Great efforts are being made in the Australian media to depict the meeting with Wei as a breakthrough, even though he is not a cabinet minister, as part of an exercise to boost the Labor government’s PR image. There is also nervousness in ruling circles over stepping up the offensive against China because it remains the biggest export market for Australian capitalism, led by iron ore and coal.

Before last weekend, no ministerial-level talks between the two sides had been held for several years, after the previous Liberal-National Coalition government took a series of punitive actions against China, such as banning Chinese investment in key industries, imposing “anti-dumping” restrictions on some Chinese imports and barring the telco supply company Huawei from bidding for 5G contracts.

Prime Minister Anthony Albanese further laid bare the “thaw” myth yesterday, insisting that while dialogue was “always a good thing,” there would be no improvement in the relationship until and unless China ended its alleged “sanctions” on some Australian agricultural imports. “It’s China that needs to remove those sanctions,” he declared, adhering to the pro-US line adopted by the previous Coalition government.

For its part, Beijing said the Wei-Marles meeting was fraught. The National Defence Times, a newspaper run by the People’s Liberation Army, said Marles’s tone at the meeting was “quite heavy,” telling Wei that Australia was “shocked” by China’s military expansion.
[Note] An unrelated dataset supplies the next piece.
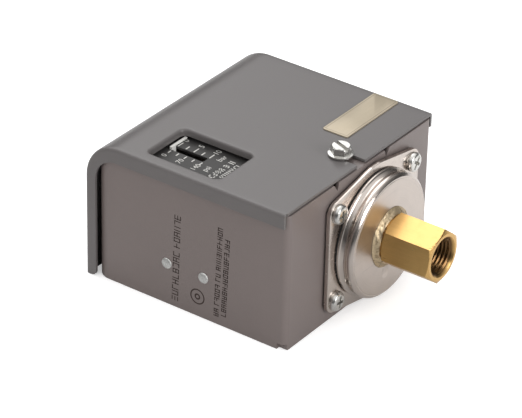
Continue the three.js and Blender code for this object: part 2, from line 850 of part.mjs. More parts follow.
// ---------------------------------------------------------------- range column

function rangeScrew() {
  const underHead = topWallX - slip;
  const tip = nutX + nutT + rangeTravel + 5;
  const shaft = rod("x", [underHead - seat, tip], [rangeY, rangeZ], rangeScrewR);
  const head = rod("x", [underHead - rangeHeadT, underHead], [rangeY, rangeZ], rangeHeadR);
  const headEnd = underHead - rangeHeadT;
  const slot = block([headEnd - reach, headEnd + 2.2], [rangeY - 0.7, rangeY + 0.7], [rangeZ - 8, rangeZ + 8]);
  return shaft.add(head).subtract(slot);
}

const rangeClip = () => {
  const from = topWallX + sheetT + slip;
  return clip("x", [from, from + 0.8], [rangeY, rangeZ], rangeScrewR + 0.15, 5.6);
};

// The nut and spring cup in one: the screw draws it along, and it carries the pointer.
function rangeNut() {
  const floor = nutX + nutT;
  const cup = turned(
    [
      [rangeScrewR + slip, nutX],
      [cupR - 1, nutX],
      [cupR, nutX + 1],
      [cupR, floor + cupLength],
      [cupR - cupT, floor + cupLength],
      [cupR - cupT, floor],
      [rangeScrewR + slip, floor],
      [rangeScrewR + slip, nutX],
    ],
    "x",
    [rangeY, rangeZ],
  );
  const lug = block([nutX, floor], [rangeY - 3.5, rangeY + 3.5], [rangeZ + cupR - 2, rangeZ + cupR + 1.5]);
  return cup.add(lug);
}

// A strip that stands on the nut, passes the scale's slot and turns over the scale.
function pointer() {
  const x = [pointerStart - pointerBar / 2, pointerStart + pointerBar / 2];
  const top = scaleZ + slip + 0.6;
  const stemFoot = rangeZ + cupR + 1.5 + seat;
  const stem = block(x, [rangeY - pointerStem / 2, rangeY + pointerStem / 2], [stemFoot, top]);
  const bar = block(x, [rangeY - pointerStem / 2, rangeY + 7.5], [top - 0.6, top]);
  return stem.add(bar);
}

function rangeSpring() {
  const from = nutX + nutT + slip;
  return spring([from, springSeatX - 1.4 - slip], [rangeY, rangeZ], rangeSpringR, rangeWireR, rangeTurns);
}

// ---------------------------------------------------------------- differential column

function diffBracket() {
  const x = [diffPlateX, diffPlateX + sheetT];
  const y = [diffY - 6.2, diffY + 6.2];
  const upright = block(x, y, [sheetT + seat, rangeZ + 8]);
  const foot = block([diffPlateX, diffPlateX + 12], y, [sheetT + seat, 2 * sheetT + seat]);
  return upright.add(foot).subtract(rod("x", [x[0] - reach, x[1] + reach], [diffY, rangeZ], hubR + slip));
}

// A knurled thumbwheel on a threaded hub that turns in the bracket.
function diffWheel() {
  const face = diffPlateX - slip;
  const shape = new THREE.Shape();
  const teeth = 20;
  for (let k = 0; k < 2 * teeth; k += 1) {
    const r = k % 2 ? wheelR : wheelR - 0.5;
    const angle = (Math.PI * k) / teeth;
    const point = [diffY + r * Math.cos(angle), rangeZ + r * Math.sin(angle)];
    if (k === 0) shape.moveTo(...point);
    else shape.lineTo(...point);
  }
  const wheel = extruded(shape, "x", [face - wheelT, face]);
  const hub = rod("x", [face - seat, diffPlateX + sheetT + hubLength], [diffY, rangeZ], hubR);
  const end = face - wheelT;
  const slot = block([end - reach, end + 1.2], [diffY - 0.6, diffY + 0.6], [rangeZ - 4, rangeZ + 4]);
  return wheel.add(hub).subtract(slot);
}

const diffSeatX = diffPlateX + sheetT + ringGap;
const diffSeat = () => ring("x", [diffSeatX, diffSeatX + ringT], [diffY, rangeZ], hubR + slip, ringR);
const diffSpring = () => {
  const ends = [diffSeatX + ringT + slip, leverX - slip];
  return spring(ends, [diffY, rangeZ], diffSpringR, diffWireR, diffTurns);
};

// ---------------------------------------------------------------- switch

// A stool of bent sheet that lifts the switch to the lever's height.
function switchBracket() {
  const x = [switchX - switchHalfX, switchX + switchHalfX];
  const top = switchFloor - seat;
  const floor = sheetT + seat;
  const shelf = block(x, [switchY - switchHalfY, switchY + switchHalfY], [top - sheetT, top]);
  const leg = (y) => block(x, [y, y + sheetT], [floor, top]);
  const foot = (y) => block(x, [y, y + 5], [floor, floor + sheetT]);
  const near = switchY - switchHalfY;
  const far = switchY + switchHalfY;
  const whole = joined([shelf, leg(near), leg(far - sheetT), foot(near), foot(far - 5)]);
  const through = [top - sheetT - reach, top + reach];
  return cut(whole, switchScrews.map((at) => rod("z", through, at, 1.4 + slip)));
}

function switchBody([low, high]) {
  const outline = roundedRect(
    [switchX - switchHalfX, switchX + switchHalfX],
    [switchY - switchHalfY, switchY + switchHalfY],
    1.5,
  );
  const screws = switchScrews.map((at) => rod("z", [low - reach, high + reach], at, 1.4 + slip));
  return cut(extruded(outline, "z", [low, high]), screws);
}

// The lower half: a tray with a bearing for the plunger at each end.
function switchBase() {
  const pocketX = [switchX - 4, switchEndX - switchWall];
  const pocketY = [switchY - 12, switchY + 12];
  const pocket = block(pocketX, pocketY, [switchFloor + 1.6, switchSplit + reach]);
  const guide = rod("x", [switchX - 4 - 4, switchEndX + reach], [switchY, plungerZ], plungerR + slip);
  return cut(switchBody([switchFloor, switchSplit]), [pocket, guide]);
}

// The upper half: it carries the two terminals, with a barrier between and beside them.
function switchLid() {
  const whole = switchBody([switchSplit + seat, switchTop]);
  const barriers = [-switchHalfY + 0.6, 0, switchHalfY - 0.6].map((y) =>
    block([switchX - 1, switchEndX], [switchY + y - 0.6, switchY + y + 0.6], [switchTop - seat, switchTop + 4]),
  );
  const stripX = [switchX - 0.4 - slip, switchX - 0.4 + stripT + slip];
  const slots = contacts.flatMap((y) => [
    block(stripX, [y - stripHalf - slip, y + stripHalf + slip], [switchSplit - reach, switchTop + reach]),
    rod("z", [switchSplit - reach, switchTop + reach], [terminalX, y], terminalScrewR + slip),
  ]);
  return cut(joined([whole, ...barriers]), slots);
}

function switchScrew(at) {
  return slottedScrew({
    axis: "z",
    at,
    seatAt: switchTop + seat,
    headR: 2.6,
    headT: 1.6,
    shankR: 1.4,
    shankLength: switchTop - switchFloor + sheetT + 2,
  });
}

// A strip from the contact point in the tray up to the terminal on top.
function fixedContact(y) {
  const x0 = switchX - 0.4;
  const width = [y - stripHalf, y + stripHalf];
  const upright = block([x0, x0 + stripT], width, [plungerZ - 2, switchTop + seat + 0.8]);
  const tab = block([x0, terminalX + 2.6], width, [switchTop + seat, switchTop + seat + 0.8]);
  const hole = rod("z", [switchTop - reach, switchTop + 3], [terminalX, y], terminalScrewR + slip);
  return upright.add(tab).subtract(hole);
}

// A saddle that clamps the wire under the terminal screw.
function terminalClamp(y) {
  const base = switchTop + 2 * seat + 0.8;
  const outline = roundedRect([terminalX - 2.6, terminalX + 2.6], [y - 3.2, y + 3.2], 0.5);
  const hole = rod("z", [base - reach, base + 4], [terminalX, y], terminalScrewR + slip);
  return extruded(outline, "z", [base, base + 1]).subtract(hole);
}

function terminalScrew(y) {
  return slottedScrew({
    axis: "z",
    at: [terminalX, y],
    seatAt: switchTop + 3 * seat + 1.8,
    headR: 2.7,
    headT: 1.8,
    shankR: terminalScrewR,
    shankLength: 7,
  });
}

// The plunger, and the bar that bridges the two fixed contacts while it is out.
const bridgeX = switchX - 0.4 - slip - stripT;
function switchPlunger() {
  const nose = switchEndX + plungerOut;
  const tail = switchX - 4 - 2.5;
  const shaft = turned(
    [[0, tail], [plungerR, tail], [plungerR, nose - 1.2], [plungerR - 1, nose - 0.2], [0, nose]],
    "x",
    [switchY, plungerZ],
  );
  const collar = rod("x", [bridgeX + stripT + seat, bridgeX + stripT + 2], [switchY, plungerZ], plungerR + 1);
  return shaft.add(collar);
}

function contactBridge() {
  const barY = [switchY - contactY - 2, switchY + contactY + 2];
  const bar = block([bridgeX, bridgeX + stripT], barY, [plungerZ - 1.8, plungerZ + 3.2]);
  const hole = rod("x", [bridgeX - reach, bridgeX + stripT + reach], [switchY, plungerZ], plungerR + 0.1);
  return bar.subtract(hole);
}

function groundScrew() {
  const under = sheetT + seat;
  const head = extruded(hexagon(groundAt, 7.9, 0), "z", [under, under + 3]);
  const shank = rod("z", [seat, under + seat], groundAt, 1.9);
  const [x, y] = groundAt;
  const slot = block([x - 6, x + 6], [y - 0.6, y + 0.6], [under + 1.8, under + 4]);
  return head.add(shank).subtract(slot);
}

// ---------------------------------------------------------------- assembly

const pressureSwitch = new THREE.Group();
pressureSwitch.name = "pressure_switch";

function add(name, made, material) {
  const mesh = new THREE.Mesh(geometryOf(made), material());
  mesh.name = name;
  pressureSwitch.add(mesh);
}

add("chassis", chassis(), greyPaint);
rivets.forEach((at, k) => add(`side_rivet_${k + 1}`, sideRivet(at), zinc));
add("spring_frame", springFrame(), zinc);
add("scale_plate", scalePlate(), darkPaint);
scaleScrews.forEach((at, k) => add(`scale_screw_${k + 1}`, scaleScrew(at), zinc));
add("cover", cover(), greyPaint);
add("nameplate", nameplate(), tanPlate);
add("cover_insulator", coverInsulator(), fibre);
add("cover_screw", coverScrew(), zinc);
add("flange_gasket", flangeGasket(), rubber);
add("flange_plate", flangePlate(), nickel);
add("diaphragm", diaphragm(), rubber);
add("pressure_cap", pressureCap(), nickel);
add("braze_ring", brazeRing(), braze);
add("pipe_fitting", pipeFitting(), brass);
flangeScrews.forEach((at, k) => add(`flange_screw_${k + 1}`, flangeScrew(at), zinc));
add("follower_disc", followerDisc(), zinc);
add("push_rod", pushRod(), brass);
add("lever", lever(), zinc);
add("lever_bracket", leverBracket(), zinc);
add("pivot_pin", pivotPin(), springSteel);
add("pivot_clip", pivotClip(), springSteel);
add("trip_screw", tripScrew(), brass);
add("trip_locknut", tripLocknut(), zinc);
add("spring_seat", springSeat(), zinc);
add("range_screw", rangeScrew(), zinc);
add("range_clip", rangeClip(), springSteel);
add("range_nut", rangeNut(), zinc);
add("pointer", pointer(), whitePaint);
add("range_spring", rangeSpring(), springSteel);
add("diff_bracket", diffBracket(), zinc);
add("diff_wheel", diffWheel(), whitePlastic);
add("diff_seat", diffSeat(), zinc);
add("diff_spring", diffSpring(), springSteel);
add("switch_bracket", switchBracket(), zinc);
add("switch_base", switchBase(), blackPlastic);
add("switch_lid", switchLid(), blackPlastic);
switchScrews.forEach((at, k) => add(`switch_screw_${k + 1}`, switchScrew(at), zinc));
contacts.forEach((y, k) => {
  add(`fixed_contact_${k + 1}`, fixedContact(y), brass);
  add(`terminal_clamp_${k + 1}`, terminalClamp(y), zinc);
  add(`terminal_screw_${k + 1}`, terminalScrew(y), brass);
});
add("switch_plunger", switchPlunger(), whitePlastic);
add("contact_bridge", contactBridge(), brass);
add("ground_screw", groundScrew(), greenZinc);

export default pressureSwitch;
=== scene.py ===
"""Pressure switch in a bent steel case: every piece of it, its finishes, and the table it lies on.

Sizes are in millimetres and places are in the part's own frame, read from the frame's boxes.
"""

import json
import math

import bmesh
import bpy
import numpy as np
from bpy.props import FloatProperty, FloatVectorProperty, PointerProperty
from mathutils import Matrix, Vector


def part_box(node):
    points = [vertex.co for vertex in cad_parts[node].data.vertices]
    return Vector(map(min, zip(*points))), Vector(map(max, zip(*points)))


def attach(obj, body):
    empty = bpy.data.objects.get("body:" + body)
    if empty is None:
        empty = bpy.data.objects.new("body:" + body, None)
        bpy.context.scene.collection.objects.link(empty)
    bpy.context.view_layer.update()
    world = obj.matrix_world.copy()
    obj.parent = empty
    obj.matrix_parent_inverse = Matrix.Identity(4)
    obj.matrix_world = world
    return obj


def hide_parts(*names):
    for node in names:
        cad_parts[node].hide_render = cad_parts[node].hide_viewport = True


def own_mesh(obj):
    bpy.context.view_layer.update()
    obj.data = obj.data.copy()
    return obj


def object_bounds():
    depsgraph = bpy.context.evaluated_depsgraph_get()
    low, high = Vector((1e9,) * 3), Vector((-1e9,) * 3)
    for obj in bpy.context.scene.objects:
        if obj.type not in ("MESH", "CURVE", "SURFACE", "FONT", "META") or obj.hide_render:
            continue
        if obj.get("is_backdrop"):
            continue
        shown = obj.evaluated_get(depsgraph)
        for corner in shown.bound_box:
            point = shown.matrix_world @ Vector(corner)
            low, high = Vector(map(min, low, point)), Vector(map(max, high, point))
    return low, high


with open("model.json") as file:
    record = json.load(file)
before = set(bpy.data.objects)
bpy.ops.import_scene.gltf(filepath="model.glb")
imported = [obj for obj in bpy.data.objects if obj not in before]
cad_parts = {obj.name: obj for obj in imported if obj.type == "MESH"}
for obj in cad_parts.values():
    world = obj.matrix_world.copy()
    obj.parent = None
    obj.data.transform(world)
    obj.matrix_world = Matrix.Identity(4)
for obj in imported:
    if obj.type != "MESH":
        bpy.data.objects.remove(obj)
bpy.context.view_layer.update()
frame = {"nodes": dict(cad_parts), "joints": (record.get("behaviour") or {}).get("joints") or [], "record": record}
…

The newspaper also said the change of government in Australia did not mean Canberra would stop playing the “Sinophobic” card and would continue to be influenced by the US.

In a further sign of a ramping-up of the US-led conflict with China, five Australian navy ships will depart Australia over the next three weeks for deployments throughout the Indo-Pacific region, including Exercise Rim of the Pacific 2022 around the Hawaiian islands.

Far from offering a “reset” of Australian foreign policy, the Albanese Labor government is taking to “the next level” the Coalition government’s commitment to the US war machinations, placing the Australian working class even more on the frontline of a potentially disastrous global war.